The answer, of course, is nothing, but so what? The guy has nearly 4m followers, plenty of whom will be chucking Blackberry along with him. It’s a perfect case study in the need for brand transparency. RIM should have made sure they kept users in the loop to avoid this kind of outright rebellion.

What’s happened is that they’ve listened to the lawyers over and above the PRs. Silence might be the safest legal course of action, but it’s going to play absolute havoc with your public profile. In situations of outright crisis, opening yourself up with full transparency may feel precarious, but more often than not it’s the right thing to do. Sensible, open conversation is required to quell the natural consumer panic reaction.

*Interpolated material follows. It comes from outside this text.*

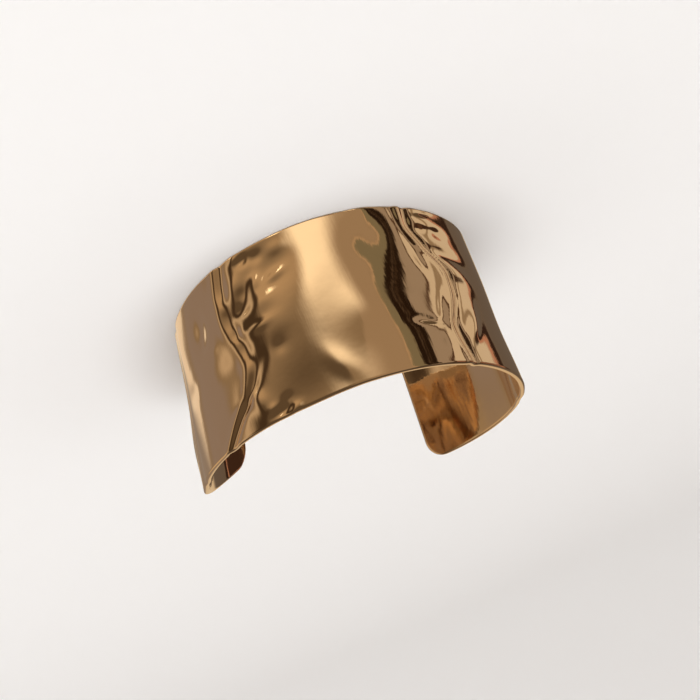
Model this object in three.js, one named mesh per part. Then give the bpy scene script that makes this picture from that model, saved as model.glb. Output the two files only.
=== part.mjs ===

Of course, as my friend and Borkowski.do collaborator Jonathan Durden pointed out, Research in Motion could hardly have had a worse month or two for publicity disasters. A brand which is founded on its utility for business people, Blackberry suffered a huge shake-up to its conservative image when BBM was implicated in the organisation of August’s riots.

For it now to face a serious blow to its reliability is potentially fatal: you couldn’t plan a better hatchet job. As Durden said, the only thing left to come out is that it gives you cancer.

Still, though, this is no excuse. These disasters demonstrate how vital it is for brands to have truthful, narrative, responsive plans built into their very communications structure. Before you run to the lawyers, you need to know exactly what you’re saying to your real judge: the customer.